To do -
Locate each line holding the string "scene" and copy it.
★ ★ ★ ★
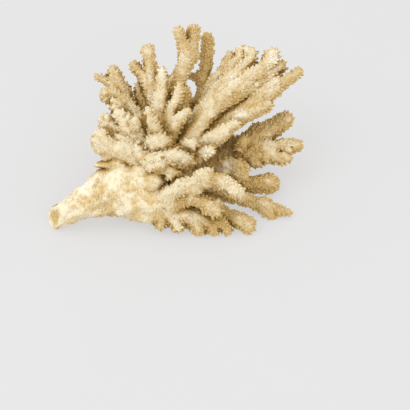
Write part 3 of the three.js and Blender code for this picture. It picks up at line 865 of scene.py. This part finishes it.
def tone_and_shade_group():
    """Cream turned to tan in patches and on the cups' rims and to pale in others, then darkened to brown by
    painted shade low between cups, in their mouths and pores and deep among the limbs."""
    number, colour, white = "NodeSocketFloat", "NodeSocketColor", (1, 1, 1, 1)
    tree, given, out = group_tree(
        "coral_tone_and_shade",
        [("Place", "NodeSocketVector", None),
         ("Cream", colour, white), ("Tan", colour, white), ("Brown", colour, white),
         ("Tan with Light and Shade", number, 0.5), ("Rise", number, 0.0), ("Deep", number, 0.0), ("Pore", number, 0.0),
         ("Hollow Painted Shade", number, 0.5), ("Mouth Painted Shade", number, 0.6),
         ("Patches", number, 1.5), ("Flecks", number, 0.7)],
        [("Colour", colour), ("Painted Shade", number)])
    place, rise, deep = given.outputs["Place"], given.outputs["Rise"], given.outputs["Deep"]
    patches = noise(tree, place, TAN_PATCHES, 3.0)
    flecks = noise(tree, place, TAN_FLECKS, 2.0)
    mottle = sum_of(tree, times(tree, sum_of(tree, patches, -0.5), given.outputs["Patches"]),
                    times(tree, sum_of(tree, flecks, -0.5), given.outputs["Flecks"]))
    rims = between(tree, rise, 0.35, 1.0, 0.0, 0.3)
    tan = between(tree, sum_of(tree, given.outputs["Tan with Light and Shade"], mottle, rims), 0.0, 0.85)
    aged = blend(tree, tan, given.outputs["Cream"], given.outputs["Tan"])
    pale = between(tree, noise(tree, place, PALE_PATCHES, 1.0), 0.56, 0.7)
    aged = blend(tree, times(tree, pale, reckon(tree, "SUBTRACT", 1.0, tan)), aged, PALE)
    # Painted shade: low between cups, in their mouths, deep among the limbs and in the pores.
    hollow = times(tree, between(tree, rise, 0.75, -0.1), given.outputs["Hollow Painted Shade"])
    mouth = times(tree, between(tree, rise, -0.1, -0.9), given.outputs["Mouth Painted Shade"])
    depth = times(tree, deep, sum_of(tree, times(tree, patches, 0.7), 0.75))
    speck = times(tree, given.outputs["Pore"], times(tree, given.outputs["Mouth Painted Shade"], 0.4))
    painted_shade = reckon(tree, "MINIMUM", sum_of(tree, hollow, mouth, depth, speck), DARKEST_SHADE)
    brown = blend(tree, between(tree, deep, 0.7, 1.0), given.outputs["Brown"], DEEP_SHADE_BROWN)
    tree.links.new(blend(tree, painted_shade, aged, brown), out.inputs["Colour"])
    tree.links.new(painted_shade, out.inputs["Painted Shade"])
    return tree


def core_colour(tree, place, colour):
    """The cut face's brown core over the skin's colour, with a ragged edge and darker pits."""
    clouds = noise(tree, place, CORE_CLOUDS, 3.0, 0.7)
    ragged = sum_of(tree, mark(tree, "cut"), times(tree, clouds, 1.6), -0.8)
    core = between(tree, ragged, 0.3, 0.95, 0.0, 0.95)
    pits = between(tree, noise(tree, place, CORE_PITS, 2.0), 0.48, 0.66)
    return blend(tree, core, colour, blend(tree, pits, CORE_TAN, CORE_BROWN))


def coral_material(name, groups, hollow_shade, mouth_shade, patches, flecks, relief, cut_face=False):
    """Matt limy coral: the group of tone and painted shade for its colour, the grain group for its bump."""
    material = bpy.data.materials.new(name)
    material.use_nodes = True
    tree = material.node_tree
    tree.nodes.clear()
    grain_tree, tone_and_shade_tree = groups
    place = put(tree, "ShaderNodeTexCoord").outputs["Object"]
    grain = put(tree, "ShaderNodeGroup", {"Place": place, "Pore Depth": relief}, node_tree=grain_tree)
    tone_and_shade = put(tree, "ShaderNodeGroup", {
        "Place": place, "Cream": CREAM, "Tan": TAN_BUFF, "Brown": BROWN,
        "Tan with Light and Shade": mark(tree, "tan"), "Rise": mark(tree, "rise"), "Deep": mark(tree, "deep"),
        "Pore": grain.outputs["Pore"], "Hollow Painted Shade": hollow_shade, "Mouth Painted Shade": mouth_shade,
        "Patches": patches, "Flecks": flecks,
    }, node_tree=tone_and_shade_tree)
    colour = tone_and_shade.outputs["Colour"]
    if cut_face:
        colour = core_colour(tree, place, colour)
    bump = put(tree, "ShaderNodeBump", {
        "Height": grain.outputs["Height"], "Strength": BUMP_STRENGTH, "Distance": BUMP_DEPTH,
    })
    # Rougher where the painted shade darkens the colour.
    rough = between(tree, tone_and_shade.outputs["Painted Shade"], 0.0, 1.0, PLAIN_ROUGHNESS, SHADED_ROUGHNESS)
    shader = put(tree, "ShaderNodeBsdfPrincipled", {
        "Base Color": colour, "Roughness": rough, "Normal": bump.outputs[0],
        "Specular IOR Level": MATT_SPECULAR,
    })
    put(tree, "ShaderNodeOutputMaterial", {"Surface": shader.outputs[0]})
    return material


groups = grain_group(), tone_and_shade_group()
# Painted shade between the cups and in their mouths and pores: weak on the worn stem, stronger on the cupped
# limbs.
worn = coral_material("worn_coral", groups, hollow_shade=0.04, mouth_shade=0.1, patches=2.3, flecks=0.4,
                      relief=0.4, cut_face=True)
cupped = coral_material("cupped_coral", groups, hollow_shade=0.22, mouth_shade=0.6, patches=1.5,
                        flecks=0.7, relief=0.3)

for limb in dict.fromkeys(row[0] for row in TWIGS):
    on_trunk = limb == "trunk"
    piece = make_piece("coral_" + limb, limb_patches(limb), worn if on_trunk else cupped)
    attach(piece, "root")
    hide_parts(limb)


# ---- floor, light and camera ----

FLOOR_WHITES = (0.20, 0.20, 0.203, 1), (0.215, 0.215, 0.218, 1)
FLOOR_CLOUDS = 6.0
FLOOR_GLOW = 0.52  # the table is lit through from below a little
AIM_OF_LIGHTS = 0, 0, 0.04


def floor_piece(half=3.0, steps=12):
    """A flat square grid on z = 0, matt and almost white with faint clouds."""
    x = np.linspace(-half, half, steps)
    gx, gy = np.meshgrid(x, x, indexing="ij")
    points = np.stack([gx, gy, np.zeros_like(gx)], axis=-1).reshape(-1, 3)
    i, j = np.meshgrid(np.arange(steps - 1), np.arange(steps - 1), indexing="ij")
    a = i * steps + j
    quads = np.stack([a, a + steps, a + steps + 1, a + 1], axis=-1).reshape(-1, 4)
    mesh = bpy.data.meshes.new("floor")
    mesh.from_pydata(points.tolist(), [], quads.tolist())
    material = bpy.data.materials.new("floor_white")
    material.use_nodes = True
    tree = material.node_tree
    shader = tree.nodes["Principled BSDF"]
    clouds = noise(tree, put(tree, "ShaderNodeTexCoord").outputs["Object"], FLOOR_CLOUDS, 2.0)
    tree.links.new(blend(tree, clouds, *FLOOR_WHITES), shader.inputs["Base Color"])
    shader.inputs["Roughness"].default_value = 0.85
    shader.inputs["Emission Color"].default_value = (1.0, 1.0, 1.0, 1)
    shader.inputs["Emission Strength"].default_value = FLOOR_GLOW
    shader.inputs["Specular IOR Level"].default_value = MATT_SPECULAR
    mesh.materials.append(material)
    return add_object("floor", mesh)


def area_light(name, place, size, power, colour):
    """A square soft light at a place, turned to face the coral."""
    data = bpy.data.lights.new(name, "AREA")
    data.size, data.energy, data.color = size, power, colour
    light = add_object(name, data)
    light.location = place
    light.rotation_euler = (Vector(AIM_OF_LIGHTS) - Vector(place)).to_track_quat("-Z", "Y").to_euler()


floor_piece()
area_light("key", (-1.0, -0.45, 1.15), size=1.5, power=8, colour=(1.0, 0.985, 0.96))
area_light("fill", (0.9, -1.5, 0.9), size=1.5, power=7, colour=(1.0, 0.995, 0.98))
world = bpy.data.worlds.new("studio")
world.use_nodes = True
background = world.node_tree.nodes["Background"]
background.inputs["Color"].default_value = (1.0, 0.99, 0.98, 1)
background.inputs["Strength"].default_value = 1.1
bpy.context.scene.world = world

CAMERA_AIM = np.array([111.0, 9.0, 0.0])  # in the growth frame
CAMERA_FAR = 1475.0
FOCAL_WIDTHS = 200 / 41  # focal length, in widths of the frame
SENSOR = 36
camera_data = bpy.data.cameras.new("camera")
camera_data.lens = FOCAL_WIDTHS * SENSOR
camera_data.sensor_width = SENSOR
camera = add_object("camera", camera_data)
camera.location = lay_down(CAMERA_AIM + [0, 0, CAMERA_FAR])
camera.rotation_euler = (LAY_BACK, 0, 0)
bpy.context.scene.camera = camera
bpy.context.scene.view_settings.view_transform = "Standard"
★ ★ ★ ★
Reply -
Write part 3 of the three.js and Blender code for this picture. It picks up at line 865 of scene.py. This part finishes it.
bpy.context.scene.world = world
bpy.context.scene.camera = camera
bpy.context.scene.view_settings.view_transform = "Standard"